Just-In-Time (JIT) compilation is a technique employed in the field of compiler design to enhance the runtime performance of programs. Unlike traditional ahead-of-time (AOT) compilation, where source code is translated into machine code before execution, JIT compilation occurs dynamically during program execution. This approach combines elements of interpretation and compilation, seeking to leverage the advantages of both.

In JIT compilation, the source code is initially translated into an intermediate representation, often referred to as bytecode or an intermediate language. This intermediate code is not directly executed by the hardware but is designed to be more portable and platform-independent than the original source code.

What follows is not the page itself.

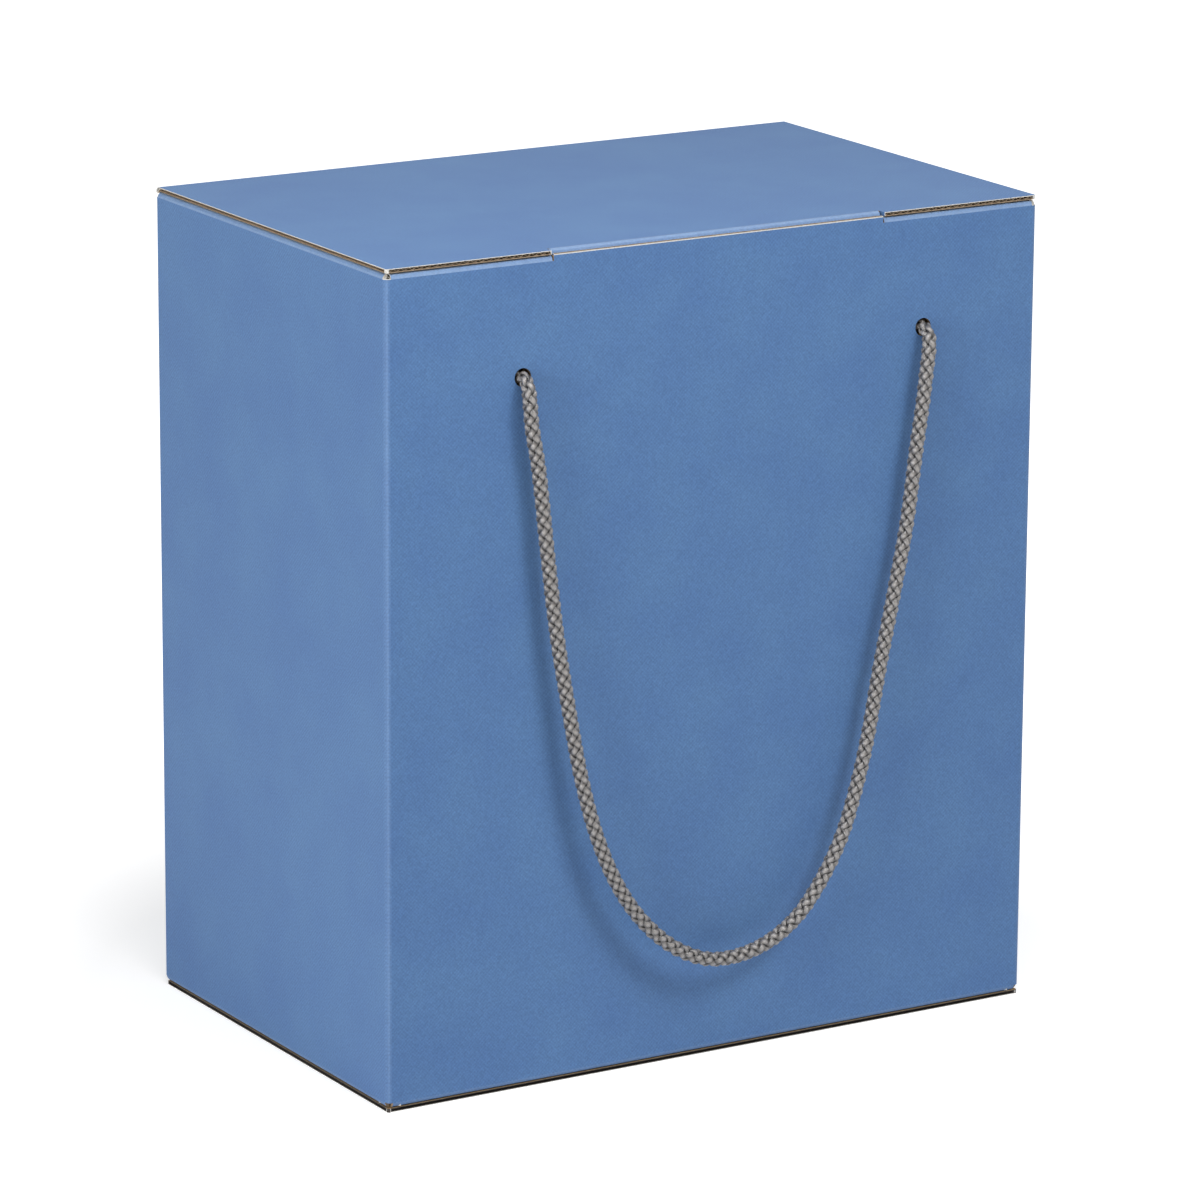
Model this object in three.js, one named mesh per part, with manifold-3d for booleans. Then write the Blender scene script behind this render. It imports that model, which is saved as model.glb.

During runtime, as the program is executed, the JIT compiler analyzes the intermediate code and translates it into machine code that is specific to the underlying hardware architecture. This process occurs on-the-fly, just before the corresponding code is executed, hence the term "just-in-time." The generated machine code is then executed directly by the hardware, resulting in potentially improved performance compared to interpreting the original source or intermediate code.

Use Cases

Bytecode-Compiled Systems:
Commonly used in virtual machines that execute bytecode, such as Java Virtual Machine (JVM) or Common Language Runtime (CLR) in .NET.
Execution Speed Optimization:
JIT compilation is employed to improve the execution speed of programs, especially in environments where interpretation of high-level code would be too slow.
Memory Efficiency:
By compiling only the necessary portions of code during runtime, JIT compilation can contribute to more efficient memory usage.